Returning to Belgium from a red zones mandates two covid tests – on day 1 and on day 7 and a week’s quarantaine to await the test results. You also need to fill in the Passenger Locater Form. The police will check if you’ve been tested.
That may be the smallest issue.
The question is: where to go? There’s no point going somewhere where you need to quarantaine first and where your liberty of movement is limited and there’s not much to do.
The situation is changing almost daily. Everywhere there are tensions between medical interests versus political reality and public outcries.
- Passenger Locator Form.
- Federal Public Service Foreign Affairs.
- ‘Nu verbod op niet-essentiële reizen morgen vervalt: waar kan je naartoe?
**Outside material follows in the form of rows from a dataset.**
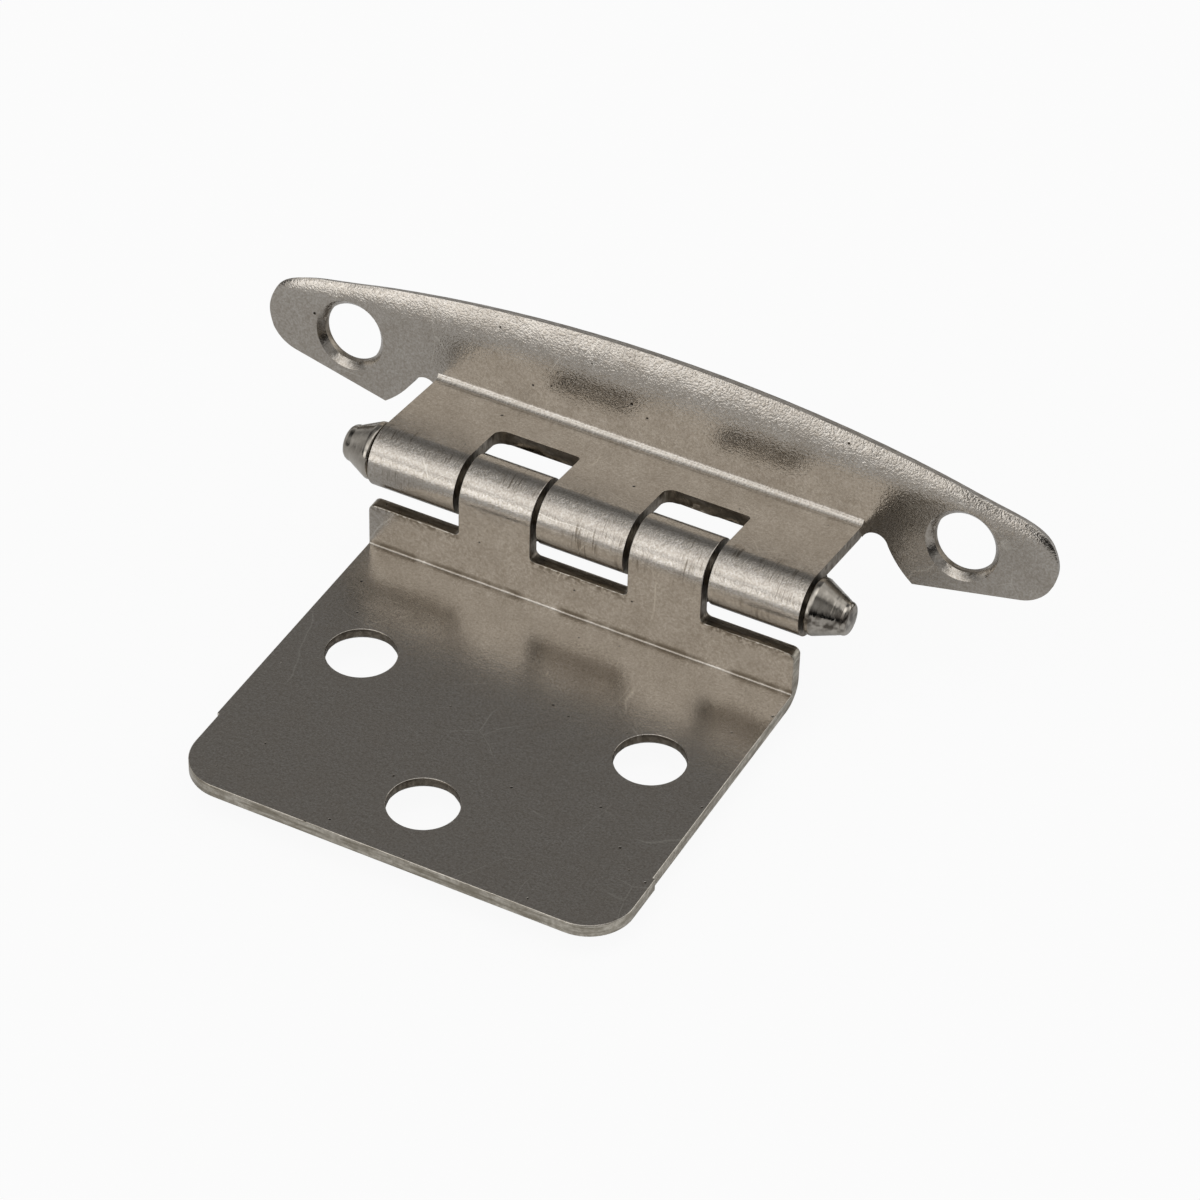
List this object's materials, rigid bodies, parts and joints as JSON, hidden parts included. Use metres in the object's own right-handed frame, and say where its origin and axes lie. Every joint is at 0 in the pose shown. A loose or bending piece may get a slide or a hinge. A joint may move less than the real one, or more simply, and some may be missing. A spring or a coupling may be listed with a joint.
{
  "type": "cabinet door hinge",
  "caption": "Partly open cabinet door hinge: a flat wing for the door and a folded, crescent-shaped wing for the face frame, rolled round a plain pin with turned tips.",
  "frame": {"origin": "midway between the two rear screw holes of the door wing, on the face that lies on the door", "axes": "+X along the pin and the longest side, +Y towards the frame wing, +Z out of the door wing's plate into the door; the door wing lies level and the frame wing stands open as in the picture"},
  "size_m": [0.0702, 0.045, 0.0182],
  "materials": {
    "door_wing_nickel": "satin nickel plate on stamped steel",
    "frame_wing_nickel": "satin nickel plate on stamped steel",
    "hinge_pin_nickel": "drawn steel rod, satin nickel plate",
    "left_tip_nickel": "turned steel, satin nickel plate",
    "right_tip_nickel": "turned steel, satin nickel plate, turning marks left"
  },
  "bodies": {
    "door_wing": {"door_wing": "door_wing_nickel"},
    "frame_wing": {"frame_wing": "frame_wing_nickel", "hinge_pin": "hinge_pin_nickel", "left_tip": "left_tip_nickel", "right_tip": "right_tip_nickel"}
  },
  "joints": [
    {"name": "hinge_pin_turn", "type": "hinge", "parent": "door_wing", "child": "frame_wing", "pos_m": [0, 0.01465, 0.00735], "axis": [1, 0, 0], "range_deg": [-82.7, 167.3]}
  ]
}
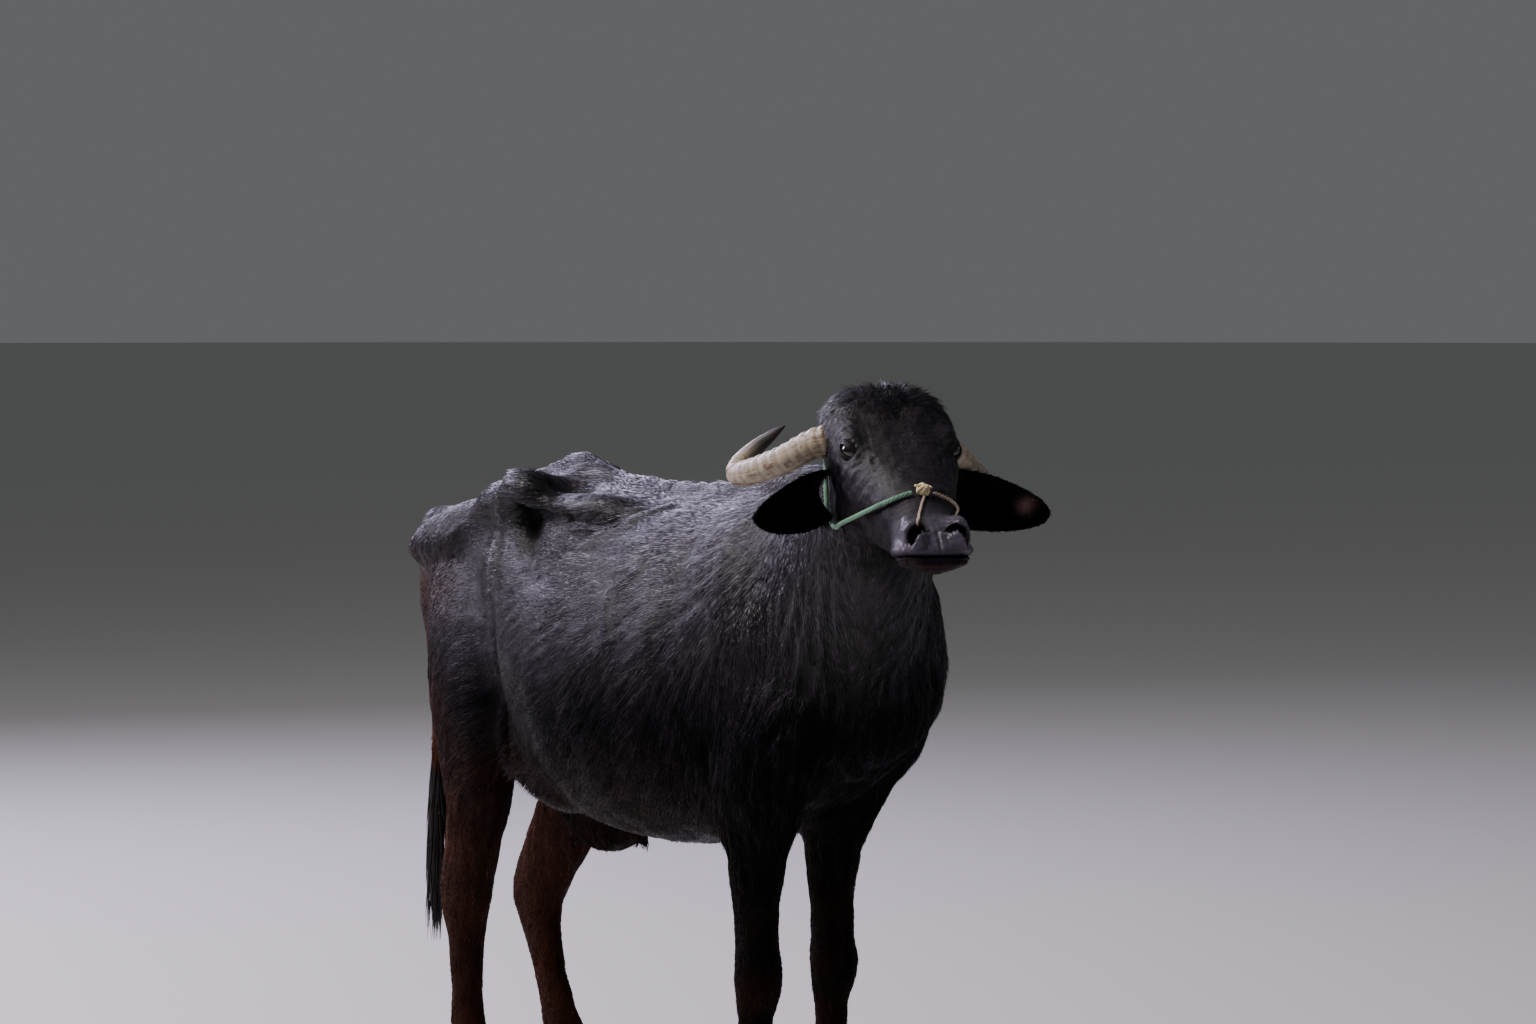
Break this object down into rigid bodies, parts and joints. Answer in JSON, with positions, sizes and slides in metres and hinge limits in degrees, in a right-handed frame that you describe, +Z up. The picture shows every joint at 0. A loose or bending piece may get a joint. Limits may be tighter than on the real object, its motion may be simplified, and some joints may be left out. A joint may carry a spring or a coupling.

En onder welke voorwaarden?’, Ann Willems, Valerie Vanhelden, VRT NWS, 18.04.2021.
As a reminder
Member states of the European Union: Austria, Belgium, Bulgaria, Croatia, Cyprus, Czechia, Denmark, Estonia, Finland, France, Germany, Greece, Hungary, Ireland, Italy, Latvia, Lithuania, Luxembourg, Malta, Netherlands, Poland, Portugal, Romania, Slovakia, Slovenia, Spain, Sweden.
The Schenen Area: Austria, Belgium, Czechia, Denmark (excluding Greenland and the Faroe Islands), metropolitan France, Germany, Hungary, Greece, Iceland, Italy, Latvia, Liechtenstein, Lithuania, Luxembourg, Malta, Netherlands, Norway, Poland, Portugal, Slovakia, Slovenia, Spain, Sweden, Switzerland.
United Kingdom‘s travel fate is unclear.